Sure, everyone pays attention to other things, but I rather meant stuff like
‘ro is wearing a X jacket’
with x being a color that had been picked at some point, but holds no impact or anything on the story. it’s just… there.

Take, as counter example, the least fav food in Hero Unmasked:
It seems ehh-ish enough, but the way it’s used (ymmv of course) gives a sense of positive ‘you gotta be kidding me’ when it comes up afterwards. And it is pretty essential in the scene where you set it


#9

Is it a matter of delay between the choice and the flavor text?

For me as a writer, it’s more that I want to be able to humanize the MC, and present them as a well-rounded character. I don’t want them to feel like a plot automaton.

On the other hand, I want to avoid locking the player into traits that aren’t plot-breaking. Especially when it comes to seemingly small but visceral reactions, like a favorite food.
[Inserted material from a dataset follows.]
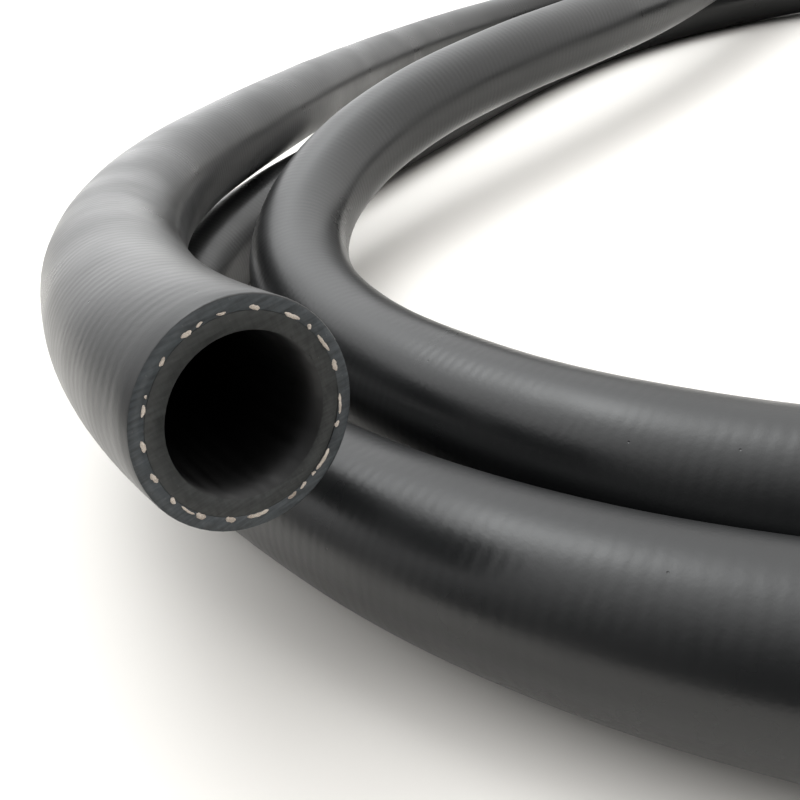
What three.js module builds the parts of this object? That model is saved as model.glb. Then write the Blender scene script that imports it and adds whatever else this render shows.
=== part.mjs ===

I can vividly picture the review that says the game broke all immersion when my character said that his favorite dessert was honey cake.

I feel like these small, inconsequential choices help with role-playing, and maybe take the edge off of constantly checking your stats page. I just wish there was an easy way to mark them for the player. Like a sign-post that says, “chill with the metagaming and just pick what feels right”.


#10

Tbh you just changed my mind on the matter…a little! :slight_smile: Flavor choices that aren’t necessarily be-all-end-all important or relevant really can help with roleplaying a more rounded and unique MC.

It’s only super annoying when it seems like a constant flow of flavor text and choices on things I don’t really care about the answer to when I want to get to the action, if that makes sense? I’ve seen choice games where it’s a series of like fifteen pages, and each one is only a sentence long followed by a choice. In these cases, I really would have rather gone with the honey cake that I don’t like because I could forget the honey cake and move on in the matter of a page break. It’s harder for me to move on and forget about the flavor text that breaks up the action in the worst possible places, making me wonder why and often losing track of my place.

The ideal gold standard imo would be, if the option to round out your character with unique flavor (like fave foods) was there…and it mattered. Your favorite food, in the course of the story, was referred to more than once in passing! :slight_smile: That’s the immersion I dream of. I understand the workload required to reach it, and hope I can.


#11

I think i managed to word things in a way that half missed the target, sorry Dx I’ll work on it


#12

I think it’s just a complex and subjective issue.